Passengers in the game behave in the same way. They like to line up at a definite platform and wait for their train to arrive. This is the sole reason why trains do not choose an arbitrary (or any free) platform to stop.


It’s because Train Fever only implements a static path-finder – hence unless the track is modified or the route changed, it will always take the same path. And yes, it would be annoying as a passenger to make a last-minute platform-change, but in the real world, this does happen, and in some stations (especially in the UK), the platform is only announced at the last minute. However, if the track was changed to the other track of an island-platform, that would be a lot less annoying for the passengers.

One idea for improvement that I have is for when editing the route, it should be possible to create a branch in the route so that after a certain point, the route will split in two … even if it is just for the length of one waypoint – and then recombine. Which way the train takes when it encounters this split would be whichever way is cleared of blockages first. So if we had a station with an island-platform and two waypoints – one on each of the two tracks surrounding the island platform, you could split the route (using a ‘decision-point’ which is a bit like a waypoint (in fact, you could probably use an existing waypoint or even a signal, as signals can be added to the route)) and place each waypoints on each branch, and then recombine the route when it gets to the station. That way, the train will take whichever platform is liberated the first. It’s not a completely dynamic pathfinder, but even so, adding a few decision-points could improve station-throughput. You could also of course place the two waypoints after the station, and each branch of the route would have the station in it (after the decision-point) before the waypoints, and would then recombine. Another use of decision-points could be for building overtaking-track which can be used in the event that you’re gradually upgrading the locomotives on your line to faster ones, but can’t afford to do all at once and don’t want the faster ones stuck behind the slower ones.

I do agree with the fact that a train should be bound to a platform. But why cant other trains (lines) make use of the same platform? Why do all lines have their own platform.

In Train Fever, you can get multiple lines to use the same platform.
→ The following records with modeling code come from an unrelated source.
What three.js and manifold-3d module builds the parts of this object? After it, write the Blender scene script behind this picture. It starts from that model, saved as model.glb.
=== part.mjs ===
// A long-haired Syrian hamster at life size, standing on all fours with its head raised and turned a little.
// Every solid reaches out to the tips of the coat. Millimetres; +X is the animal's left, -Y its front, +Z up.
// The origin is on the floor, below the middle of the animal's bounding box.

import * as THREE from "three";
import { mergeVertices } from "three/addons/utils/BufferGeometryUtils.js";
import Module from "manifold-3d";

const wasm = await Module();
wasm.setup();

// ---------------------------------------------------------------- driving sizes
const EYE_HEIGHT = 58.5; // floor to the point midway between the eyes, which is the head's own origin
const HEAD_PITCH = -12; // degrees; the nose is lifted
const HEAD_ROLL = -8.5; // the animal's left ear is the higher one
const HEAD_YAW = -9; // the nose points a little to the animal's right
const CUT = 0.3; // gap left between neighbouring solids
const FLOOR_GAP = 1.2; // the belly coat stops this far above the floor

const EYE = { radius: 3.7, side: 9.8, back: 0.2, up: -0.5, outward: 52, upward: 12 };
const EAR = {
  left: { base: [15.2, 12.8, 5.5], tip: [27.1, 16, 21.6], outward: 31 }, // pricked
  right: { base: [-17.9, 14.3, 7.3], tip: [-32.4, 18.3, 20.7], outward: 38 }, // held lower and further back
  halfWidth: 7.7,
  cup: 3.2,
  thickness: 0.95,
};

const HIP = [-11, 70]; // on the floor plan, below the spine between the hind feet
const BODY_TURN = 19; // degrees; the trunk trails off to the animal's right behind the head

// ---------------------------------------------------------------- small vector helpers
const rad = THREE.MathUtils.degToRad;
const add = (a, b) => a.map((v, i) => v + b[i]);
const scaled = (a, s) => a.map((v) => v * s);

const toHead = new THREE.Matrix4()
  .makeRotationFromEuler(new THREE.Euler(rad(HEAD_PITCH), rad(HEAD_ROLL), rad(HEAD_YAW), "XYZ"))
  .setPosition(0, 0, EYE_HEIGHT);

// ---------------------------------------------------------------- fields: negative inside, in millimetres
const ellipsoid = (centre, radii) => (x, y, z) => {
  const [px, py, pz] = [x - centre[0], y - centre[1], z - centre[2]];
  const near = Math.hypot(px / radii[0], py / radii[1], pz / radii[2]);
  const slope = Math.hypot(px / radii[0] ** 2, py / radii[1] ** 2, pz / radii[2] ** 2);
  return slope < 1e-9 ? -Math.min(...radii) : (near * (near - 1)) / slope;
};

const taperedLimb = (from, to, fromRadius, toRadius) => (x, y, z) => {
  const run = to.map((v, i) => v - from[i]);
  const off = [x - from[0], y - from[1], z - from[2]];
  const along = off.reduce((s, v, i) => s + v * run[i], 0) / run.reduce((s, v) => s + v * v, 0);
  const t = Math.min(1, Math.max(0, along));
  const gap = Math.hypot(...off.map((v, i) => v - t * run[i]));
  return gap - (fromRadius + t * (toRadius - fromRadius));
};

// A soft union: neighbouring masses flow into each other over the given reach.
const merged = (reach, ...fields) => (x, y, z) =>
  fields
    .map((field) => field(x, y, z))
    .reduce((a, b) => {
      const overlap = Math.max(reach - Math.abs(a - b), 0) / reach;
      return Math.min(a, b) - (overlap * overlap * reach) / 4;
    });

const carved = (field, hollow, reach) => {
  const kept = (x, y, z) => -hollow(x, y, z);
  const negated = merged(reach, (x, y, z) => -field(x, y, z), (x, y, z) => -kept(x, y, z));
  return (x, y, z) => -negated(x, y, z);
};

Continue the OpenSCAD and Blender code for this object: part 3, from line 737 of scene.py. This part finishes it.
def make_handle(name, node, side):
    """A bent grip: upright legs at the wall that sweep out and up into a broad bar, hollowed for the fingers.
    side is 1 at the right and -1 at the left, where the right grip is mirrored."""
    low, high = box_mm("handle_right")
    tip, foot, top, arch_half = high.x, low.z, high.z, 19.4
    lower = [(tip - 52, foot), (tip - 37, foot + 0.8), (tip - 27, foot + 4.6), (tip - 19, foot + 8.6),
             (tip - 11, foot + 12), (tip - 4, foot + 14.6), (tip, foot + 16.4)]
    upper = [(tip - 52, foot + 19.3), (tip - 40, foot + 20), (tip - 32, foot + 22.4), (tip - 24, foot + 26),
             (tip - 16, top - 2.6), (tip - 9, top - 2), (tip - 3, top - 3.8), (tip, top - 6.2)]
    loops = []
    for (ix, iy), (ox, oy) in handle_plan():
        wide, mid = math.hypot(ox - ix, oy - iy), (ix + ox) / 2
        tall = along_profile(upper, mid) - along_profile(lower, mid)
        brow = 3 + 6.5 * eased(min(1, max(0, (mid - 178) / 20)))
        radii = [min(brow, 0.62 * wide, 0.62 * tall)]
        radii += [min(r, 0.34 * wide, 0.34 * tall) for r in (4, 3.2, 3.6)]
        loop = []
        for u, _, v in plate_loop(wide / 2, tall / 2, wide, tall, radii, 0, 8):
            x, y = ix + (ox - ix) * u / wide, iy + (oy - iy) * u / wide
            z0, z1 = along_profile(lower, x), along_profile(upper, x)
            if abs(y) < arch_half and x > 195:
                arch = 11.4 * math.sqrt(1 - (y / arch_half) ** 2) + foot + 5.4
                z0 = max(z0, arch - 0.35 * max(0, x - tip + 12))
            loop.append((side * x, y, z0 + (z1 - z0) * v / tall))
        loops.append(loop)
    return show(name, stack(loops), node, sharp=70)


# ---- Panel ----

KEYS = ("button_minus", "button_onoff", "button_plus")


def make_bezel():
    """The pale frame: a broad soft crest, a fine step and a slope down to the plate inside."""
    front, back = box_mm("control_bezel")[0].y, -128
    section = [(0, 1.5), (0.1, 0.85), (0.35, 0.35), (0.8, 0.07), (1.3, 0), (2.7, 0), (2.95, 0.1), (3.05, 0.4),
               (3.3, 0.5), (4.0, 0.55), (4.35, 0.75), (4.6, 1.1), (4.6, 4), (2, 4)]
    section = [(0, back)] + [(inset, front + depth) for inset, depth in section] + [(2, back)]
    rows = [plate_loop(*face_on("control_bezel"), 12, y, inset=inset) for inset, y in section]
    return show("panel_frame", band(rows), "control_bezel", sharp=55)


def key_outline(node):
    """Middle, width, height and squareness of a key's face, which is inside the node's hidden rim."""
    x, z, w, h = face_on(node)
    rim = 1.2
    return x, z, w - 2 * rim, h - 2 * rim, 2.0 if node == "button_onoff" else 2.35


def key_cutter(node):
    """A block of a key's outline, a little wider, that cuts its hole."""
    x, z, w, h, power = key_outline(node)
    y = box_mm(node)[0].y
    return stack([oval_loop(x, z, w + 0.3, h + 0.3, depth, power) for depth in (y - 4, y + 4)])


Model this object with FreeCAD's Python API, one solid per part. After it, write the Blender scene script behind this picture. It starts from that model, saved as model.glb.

In fact, you can even force your lines to use a specific platform by making use of waypoints. Unfortunately, when using the large bus-station, I still find that most of the time when I have a lot of lines using the bus-station, not all of the bus-platforms are made use of by the lines 🙁

Say i have a 320 mtr long platform. In Amsterdam Central Station trains can use the same platform from both sides simultaneous.

I agree, this would be a nice feature to have in TF. Even nicer if you had advanced station layout options and could divide the terminating track into two using buffers and a concourse where people can walk to other platforms. Without advanced station layout, you’d just need a virtual signal in the middle, and the ability for the pathfinder to be able to only occupy a half-platform (if the train is short enough) when stopping at the station. Another advanced station layout would be to have a third track in the middle of the two tracks with platforms at their edges, and two crossovers in the middle so that two platforms can handle four trains (that don’t even have to terminate or reverse). In fact, if the station is long enough, there could be two sets of crossovers and the two platforms would then be able to handle six trains at once.

Well, combining stations is a whole other story. As it is not possible to adapt a station directly to the landscape (it always keep horizontal) i am having a very hard time in placing two station either against each other or place them in length of each other.

A station is always placed at the altitude of the end of the path leading out of it (the hot-spot – where the mousepointer is, and the pivot the station gets rotated around using the M and N keys). To keep the station-parts aligned at the same altitude, you can make sure that all places that are likely to have a station-path have the same altitude. To do this, decide on which part of the area will have your station-altitude, and then build a road staring from that point. The road must be perfectly flat (to do this, click on the gradient arrow, and change the arrow so that it is horizontal (note that it must have a blue background – if it has a white background, that means it is just following the land-contours and it would be ‘almost horizontal’ instead of ‘perfectly horizontal’)). Demolish the road when you’ve finished with it. By building and demolishing several roads, you can turn an area of land perfectly flat.